2. The method for jointly generating music from images and text based on visual semantic synapses according to claim 1, characterized in that, Step 1) specifically includes: 1.1: The input images are uniformly adjusted to 224x224 pixels and scaled using bilinear interpolation to ensure consistent image size while maintaining their original proportions and structure; 1.2: The RGB three color channels of the image are standardized. The pixel value of each channel is reduced by the mean [0.485, 0.456, 0.406] and then divided by the standard deviation [0.229, 0.224, 0.225], so that the pixel value of each channel is distributed in the range of [-1, 1]. 1.3: Input the processed image into the pre-trained CLIP model to extract semantic descriptions related to the image content.
3. The method for jointly generating music from images and text based on visual semantic synapses according to claim 1, characterized in that, Step 2) specifically includes: 2.1: The image is converted into a latent spatial representation using the DDIM inverse process, and the original image is reconstructed from the latent representation; 2.2: Extracting self-attention features of latent spatial representation of images from a pre-trained text-image diffusion model.
4. The method for jointly generating music from images and text based on visual semantic synapses according to claim 1, characterized in that, Step 3) specifically includes: 3.1: Visual semantic synapses are introduced into the decoder layer of the music generation network to fuse the self-attention features of images with the cross-attention features of the music generation network; 3.2: The fusion ratio of image features and music generation features is controlled by the learned α parameter; 3.3: Music generation using the fused feature representation.

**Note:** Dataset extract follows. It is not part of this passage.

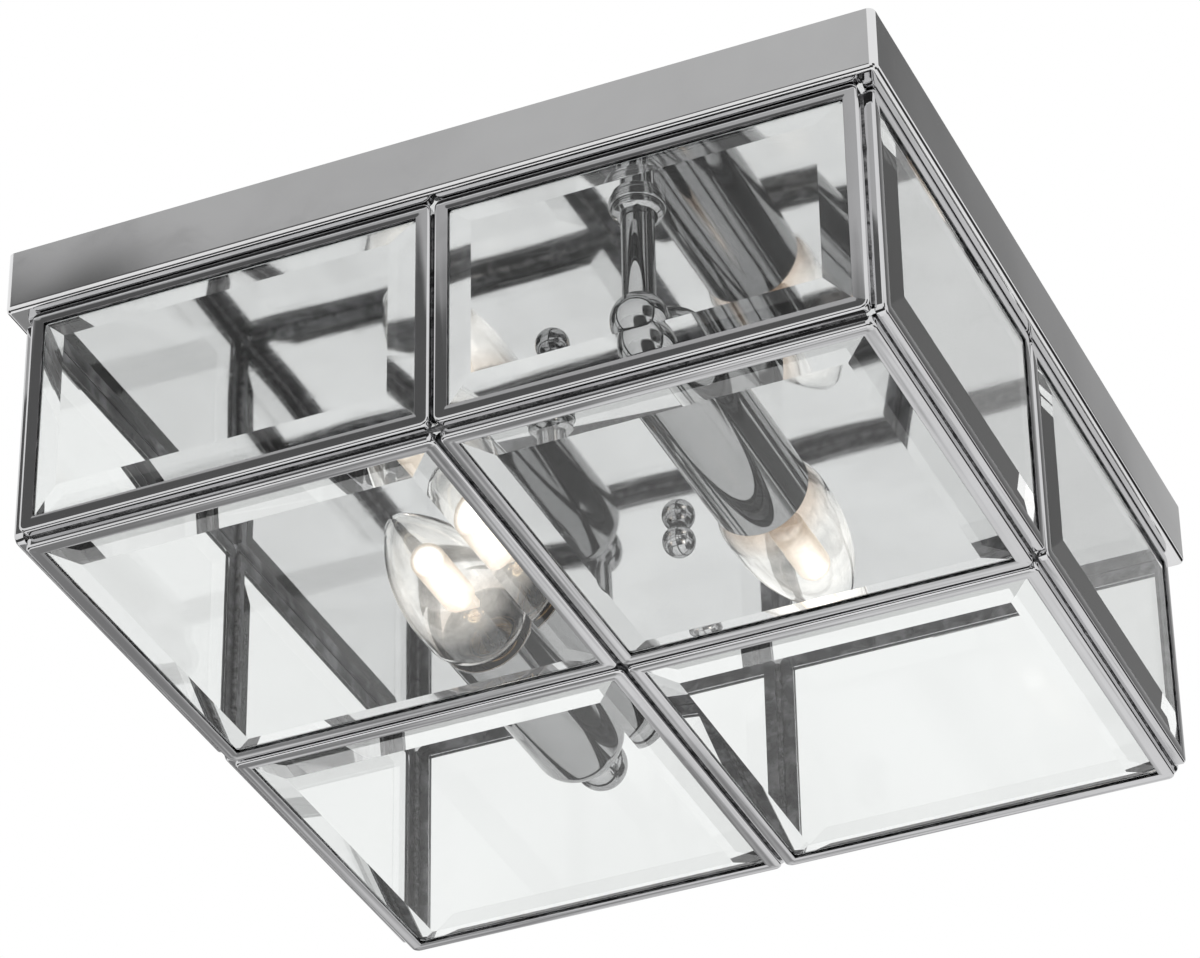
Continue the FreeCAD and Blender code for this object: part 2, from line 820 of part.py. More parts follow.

5. The method for jointly generating music from images and text based on visual semantic synapses according to claim 1, characterized in that, Step 4) specifically includes: 4.1: The music generation network is trained using a combination of perceptual loss and semantic loss to enhance its adaptability to different semantic content and improve the overall quality and semantic consistency of music generation. 4.2: Dynamically adjust the weights of perceptual loss and semantic loss to optimize the loss function at different training stages.
6. The method for jointly generating music from images and text based on visual semantic synapses according to claim 1, characterized in that, Step 5) specifically includes: 5.1: The music generation network is optimized by comparing the semantic feature representations of high-quality and low-quality music clips; 5.2: The music generation network model is trained by calculating the semantic similarity and differences between music segments to improve the generalization ability of the music generation network; 5.3: Employing multimodal contrastive learning enables the music generation network to learn useful semantic features from a large amount of unlabeled data without labeled data, improving its adaptability to different types of image and text inputs and reducing its reliance on manually labeled data.
7. The method for jointly generating music from images and text based on visual semantic synapses according to claim 2, characterized in that, The scaling ratio is: 0.8–1.2; The standardization process involves subtracting the mean from the pixel value of each color channel and then dividing by the standard deviation; The mean and standard deviation are derived from the ImageNet dataset.